▸ YOUR INSTRUCTIONS
Every line that contains the word "from" should be copied.

begin PROVIDED INFORMATION

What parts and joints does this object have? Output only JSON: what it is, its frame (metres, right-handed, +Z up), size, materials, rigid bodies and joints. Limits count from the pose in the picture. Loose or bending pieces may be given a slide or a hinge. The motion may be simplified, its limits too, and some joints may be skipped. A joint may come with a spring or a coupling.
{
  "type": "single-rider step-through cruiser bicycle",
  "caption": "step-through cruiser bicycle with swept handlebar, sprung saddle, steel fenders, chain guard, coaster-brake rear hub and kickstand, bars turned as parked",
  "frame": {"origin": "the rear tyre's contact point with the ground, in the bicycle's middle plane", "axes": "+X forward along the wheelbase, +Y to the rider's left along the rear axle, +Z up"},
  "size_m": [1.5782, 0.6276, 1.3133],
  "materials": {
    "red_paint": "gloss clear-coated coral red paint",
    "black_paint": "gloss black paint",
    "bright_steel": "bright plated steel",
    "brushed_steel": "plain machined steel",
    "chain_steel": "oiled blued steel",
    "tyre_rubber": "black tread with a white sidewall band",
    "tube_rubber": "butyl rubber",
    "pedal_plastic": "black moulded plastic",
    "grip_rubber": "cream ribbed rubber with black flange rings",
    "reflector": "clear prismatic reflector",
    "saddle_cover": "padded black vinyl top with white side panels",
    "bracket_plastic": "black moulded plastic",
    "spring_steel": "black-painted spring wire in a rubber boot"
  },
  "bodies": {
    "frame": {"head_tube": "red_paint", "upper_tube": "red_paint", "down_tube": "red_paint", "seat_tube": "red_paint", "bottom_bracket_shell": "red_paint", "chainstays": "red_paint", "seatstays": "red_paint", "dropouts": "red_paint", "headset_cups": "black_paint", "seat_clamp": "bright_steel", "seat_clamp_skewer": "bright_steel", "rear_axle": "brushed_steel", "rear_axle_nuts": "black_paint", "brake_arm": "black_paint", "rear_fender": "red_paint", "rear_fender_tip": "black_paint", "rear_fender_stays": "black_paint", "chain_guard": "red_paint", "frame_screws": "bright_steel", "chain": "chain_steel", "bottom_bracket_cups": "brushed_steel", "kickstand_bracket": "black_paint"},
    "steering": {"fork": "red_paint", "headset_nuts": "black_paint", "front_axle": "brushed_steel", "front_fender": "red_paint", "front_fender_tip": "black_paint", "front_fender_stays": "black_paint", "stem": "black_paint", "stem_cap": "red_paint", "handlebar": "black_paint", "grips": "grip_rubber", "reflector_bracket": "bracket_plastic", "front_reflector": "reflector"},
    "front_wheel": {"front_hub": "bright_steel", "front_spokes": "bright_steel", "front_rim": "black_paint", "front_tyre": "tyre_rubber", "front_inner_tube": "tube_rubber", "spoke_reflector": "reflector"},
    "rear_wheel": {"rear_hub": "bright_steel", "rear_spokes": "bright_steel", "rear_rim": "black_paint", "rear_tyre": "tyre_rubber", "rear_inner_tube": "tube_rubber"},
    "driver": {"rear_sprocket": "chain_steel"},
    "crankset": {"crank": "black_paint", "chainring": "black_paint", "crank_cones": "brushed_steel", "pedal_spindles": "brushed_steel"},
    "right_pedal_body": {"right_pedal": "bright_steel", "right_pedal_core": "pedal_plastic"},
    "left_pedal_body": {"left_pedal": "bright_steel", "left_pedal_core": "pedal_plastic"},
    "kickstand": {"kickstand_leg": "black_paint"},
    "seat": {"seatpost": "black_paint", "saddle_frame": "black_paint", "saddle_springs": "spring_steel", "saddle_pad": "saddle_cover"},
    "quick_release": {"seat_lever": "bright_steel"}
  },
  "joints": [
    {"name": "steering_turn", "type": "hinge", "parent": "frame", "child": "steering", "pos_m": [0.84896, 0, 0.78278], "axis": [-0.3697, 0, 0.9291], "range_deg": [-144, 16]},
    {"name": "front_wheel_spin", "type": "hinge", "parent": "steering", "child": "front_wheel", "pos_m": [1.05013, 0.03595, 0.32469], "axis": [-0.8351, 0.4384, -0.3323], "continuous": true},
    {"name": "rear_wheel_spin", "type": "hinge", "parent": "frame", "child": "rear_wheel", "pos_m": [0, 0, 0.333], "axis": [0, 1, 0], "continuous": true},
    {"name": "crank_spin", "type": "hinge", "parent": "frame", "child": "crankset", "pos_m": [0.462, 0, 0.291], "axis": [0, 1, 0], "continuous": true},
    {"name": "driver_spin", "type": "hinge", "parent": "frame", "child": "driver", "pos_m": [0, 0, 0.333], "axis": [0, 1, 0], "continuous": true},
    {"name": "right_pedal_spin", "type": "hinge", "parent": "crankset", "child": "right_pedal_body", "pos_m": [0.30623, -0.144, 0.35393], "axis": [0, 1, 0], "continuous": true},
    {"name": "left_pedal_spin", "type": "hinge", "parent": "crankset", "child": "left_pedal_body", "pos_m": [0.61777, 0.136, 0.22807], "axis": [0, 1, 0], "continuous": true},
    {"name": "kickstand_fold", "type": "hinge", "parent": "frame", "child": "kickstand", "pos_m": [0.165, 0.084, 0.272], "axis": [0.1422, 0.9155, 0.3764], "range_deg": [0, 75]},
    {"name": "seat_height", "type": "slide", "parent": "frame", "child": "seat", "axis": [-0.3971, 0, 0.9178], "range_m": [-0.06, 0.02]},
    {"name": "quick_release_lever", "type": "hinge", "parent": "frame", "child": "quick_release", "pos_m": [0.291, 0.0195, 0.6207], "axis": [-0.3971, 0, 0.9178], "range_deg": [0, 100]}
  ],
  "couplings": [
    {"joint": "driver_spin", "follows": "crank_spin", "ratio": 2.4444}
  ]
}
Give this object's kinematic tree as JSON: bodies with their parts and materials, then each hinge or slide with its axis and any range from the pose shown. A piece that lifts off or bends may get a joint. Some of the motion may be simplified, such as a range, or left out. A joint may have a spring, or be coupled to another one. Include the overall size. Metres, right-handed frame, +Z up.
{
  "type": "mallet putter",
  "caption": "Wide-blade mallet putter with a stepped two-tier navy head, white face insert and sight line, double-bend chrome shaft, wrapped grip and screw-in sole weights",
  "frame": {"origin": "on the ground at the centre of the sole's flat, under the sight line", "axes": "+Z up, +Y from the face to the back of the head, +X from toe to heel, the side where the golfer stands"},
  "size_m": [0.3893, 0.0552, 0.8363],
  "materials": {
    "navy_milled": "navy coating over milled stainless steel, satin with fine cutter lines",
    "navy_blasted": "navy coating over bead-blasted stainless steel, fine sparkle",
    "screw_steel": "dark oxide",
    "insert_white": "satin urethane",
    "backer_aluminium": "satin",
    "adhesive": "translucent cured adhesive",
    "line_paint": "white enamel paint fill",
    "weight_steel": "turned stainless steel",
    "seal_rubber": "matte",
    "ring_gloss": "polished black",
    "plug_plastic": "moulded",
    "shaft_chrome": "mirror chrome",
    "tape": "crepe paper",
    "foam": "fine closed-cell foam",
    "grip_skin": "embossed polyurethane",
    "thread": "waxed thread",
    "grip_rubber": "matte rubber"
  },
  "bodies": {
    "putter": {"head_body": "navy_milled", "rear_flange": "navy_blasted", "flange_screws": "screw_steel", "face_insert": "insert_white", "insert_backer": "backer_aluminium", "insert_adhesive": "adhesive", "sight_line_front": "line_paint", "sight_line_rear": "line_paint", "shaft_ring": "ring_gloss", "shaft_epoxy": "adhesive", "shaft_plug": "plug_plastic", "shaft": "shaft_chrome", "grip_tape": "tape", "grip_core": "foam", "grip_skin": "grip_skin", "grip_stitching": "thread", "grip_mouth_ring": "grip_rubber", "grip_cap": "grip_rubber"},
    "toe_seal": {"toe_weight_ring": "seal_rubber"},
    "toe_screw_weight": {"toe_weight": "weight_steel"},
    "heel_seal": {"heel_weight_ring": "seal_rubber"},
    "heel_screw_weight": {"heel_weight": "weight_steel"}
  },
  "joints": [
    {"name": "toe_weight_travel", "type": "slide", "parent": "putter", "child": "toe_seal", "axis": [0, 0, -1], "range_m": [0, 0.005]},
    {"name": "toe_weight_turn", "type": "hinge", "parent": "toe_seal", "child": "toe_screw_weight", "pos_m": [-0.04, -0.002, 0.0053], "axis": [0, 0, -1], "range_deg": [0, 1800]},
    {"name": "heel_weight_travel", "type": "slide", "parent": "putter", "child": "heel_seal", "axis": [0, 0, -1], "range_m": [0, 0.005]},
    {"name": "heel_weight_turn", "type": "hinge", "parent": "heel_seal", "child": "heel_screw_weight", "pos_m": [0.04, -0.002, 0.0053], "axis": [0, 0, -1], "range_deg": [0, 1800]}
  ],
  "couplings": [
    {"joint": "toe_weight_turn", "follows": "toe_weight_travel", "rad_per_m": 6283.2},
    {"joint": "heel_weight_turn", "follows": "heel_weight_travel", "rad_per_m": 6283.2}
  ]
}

end PROVIDED INFORMATION

▸ FINAL ANSWER
What parts and joints does this object have? Output only JSON: what it is, its frame (metres, right-handed, +Z up), size, materials, rigid bodies and joints. Limits count from the pose in the picture. Loose or bending pieces may be given a slide or a hinge. The motion may be simplified, its limits too, and some joints may be skipped. A joint may come with a spring or a coupling.
Give this object's kinematic tree as JSON: bodies with their parts and materials, then each hinge or slide with its axis and any range from the pose shown. A piece that lifts off or bends may get a joint. Some of the motion may be simplified, such as a range, or left out. A joint may have a spring, or be coupled to another one. Include the overall size. Metres, right-handed frame, +Z up.
  "frame": {"origin": "on the ground at the centre of the sole's flat, under the sight line", "axes": "+Z up, +Y from the face to the back of the head, +X from toe to heel, the side where the golfer stands"},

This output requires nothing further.